The need for experienced perspective in structuring intelligent capital deals was a common theme at the InterFace Multifamily Southeast Conference, held recently in Atlanta. Chris Black, Regional Manager, Multifamily Lending for KeyBank Real Estate Capital®, participated in a panel exploring current lending terms and what could be on the horizon for 2020 if interest rates stay low. Afterward, he discussed top takeaways multifamily investors should consider as they move forward.

The bottom line: Always take a holistic view of the market. Political change can play a major role, but perhaps just as important are local economic trends. If large or mid-size companies with healthy capital positions are moving in, a surge in multifamily demand could be on the horizon, too.

Today’s Multifamily Outlook Shows Opportunities and Challenges

Across the U.S., increasing urbanization and unemployment rates hovering around 3.5%—a historic, 50-year low1—have been creating continual demand and capacity for multifamily development. Industry insiders expect a strong 2020 to follow, with rental production projected to continue at near-present levels, with a 1% increase in 2020 and a 4% increase in 2021, amidst low vacancies and increasing demand by millennials.2

Political uncertainty around the presidential election, together with changes on the state and municipal level, make it difficult to predict exactly how multifamily lending will look beyond 2020. Changing regulations will play roles yet to be determined, such as those affecting rent levels in its many forms, which can in turn be tied to income trends, and potential salves for the affordable housing crisis.

Still, a few other trends are creating more tangible impacts now:

  • Low interest rates, for now. Interest rates continue to be low, contributing to widespread optimism. But newer industry players may take these rates for granted, lacking the long-term experience of previous cycles, when transactional velocity was at a lull.
  • Corporate interest is stimulating multifamily demand. The war for talent is enticing multifamily investment to cities with strong corporate activity, particularly those with a strong tech presence. In Seattle, for example, employment is growing faster than in many other parts of the country, with over 3% increase year-over-year3 compared to 1.5% nationally. And multifamily investors have been taking note, with the city averaging one of the country’s highest volumes of multifamily permits being processed.4 Austin is another city exhibiting similar characteristics and activity.5

    In any market, investors do well to assess the corporations that are already there. What are their capital positions? Are they hiring? Do they have funding? Often, medium-size firms make up the nuts-and-bolts of the entire economy and can help paint an accurate picture of the market in question.

  • Short-term rentals are on the rise, although lending for them is not.
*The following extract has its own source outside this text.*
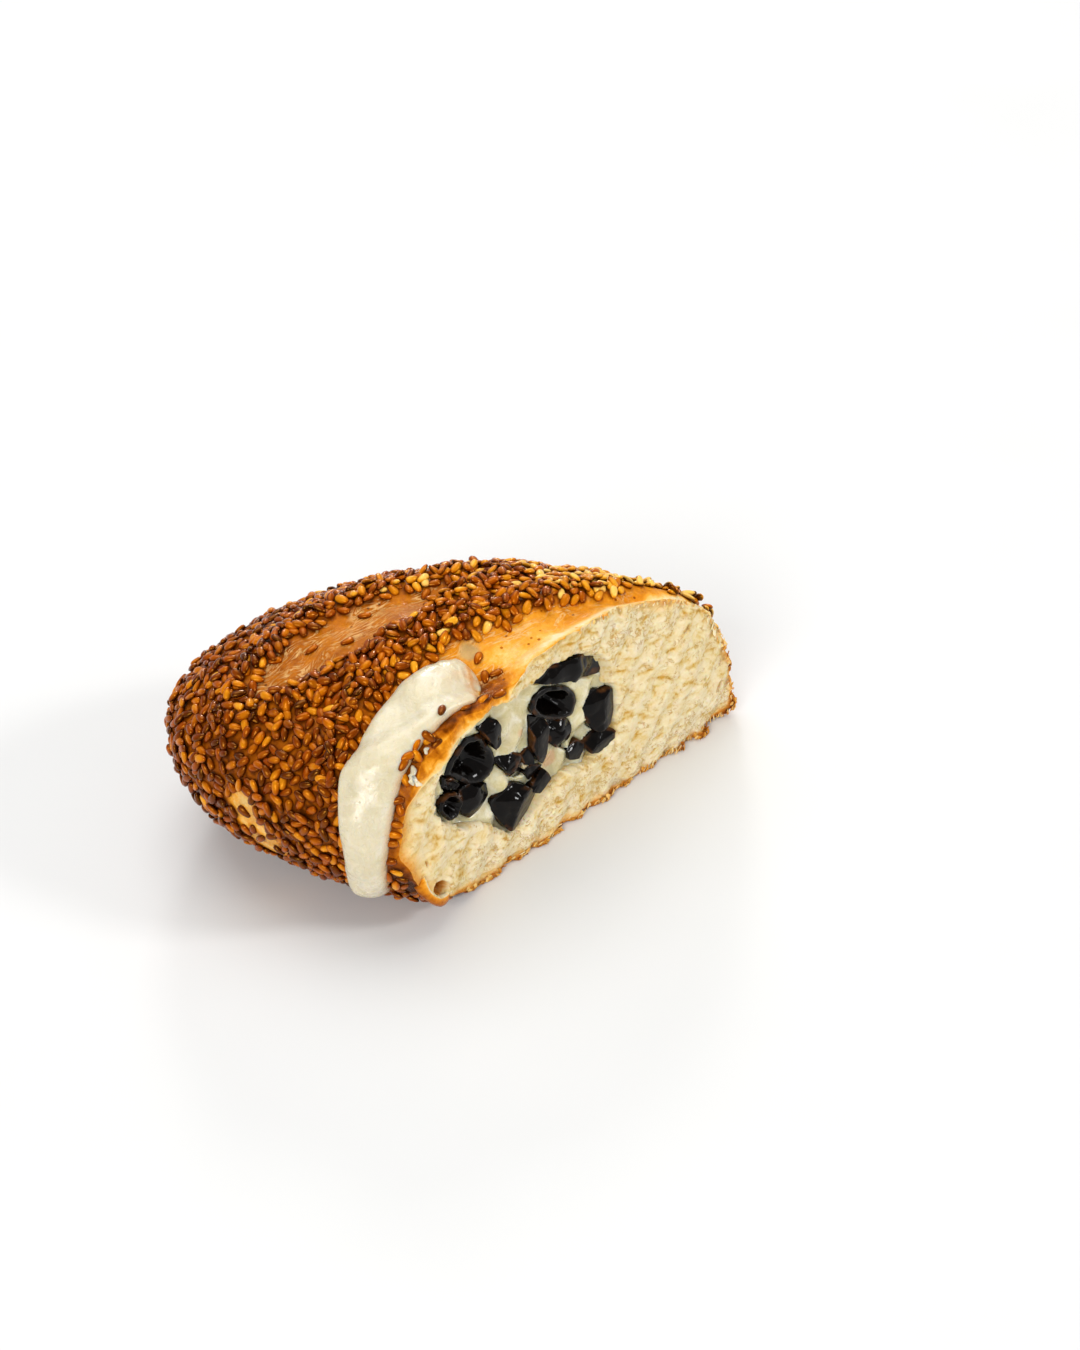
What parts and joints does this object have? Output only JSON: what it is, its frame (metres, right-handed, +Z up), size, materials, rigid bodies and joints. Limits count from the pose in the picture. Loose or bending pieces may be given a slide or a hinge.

Short-term rental (STR) supply grew by 26% in 2019, with multifamily units comprising the second-largest group of STRs available for booking in the U.S. (after houses).6 While some investors have found short-term success in meeting initial leasing goals with STR companies, particularly in areas with high turnover and transience like Orlando, long-term lending on a larger scale is unlikely, as institutions consider its effects on the deeper fabric of their communities, from day-to-day social interactions to the potential impact on affordable housing needs.
  • Manufactured housing is here to stay. Continued growth is on the horizon for this now-institutionalized asset class. Increasing consolidation is creating new potential for turnaround and equity growth.

Tomorrow’s Successes Depend on Intelligent Deals, Today

Experienced lenders bring deep industry insight to the table and understand the value of strong relationships. Amidst the changing winds of politics, corporate activity, and regulatory environments, it’s wise to work with lenders who understand the specialized multifamily housing industry. As one of the nation’s leading lenders in the multifamily sector, KeyBank Real Estate Capital’s integrated team delivers debt, equity and advisory services and arranges permanent multifamily property financing, syndicated loans and agency financing—with a senior team on every deal.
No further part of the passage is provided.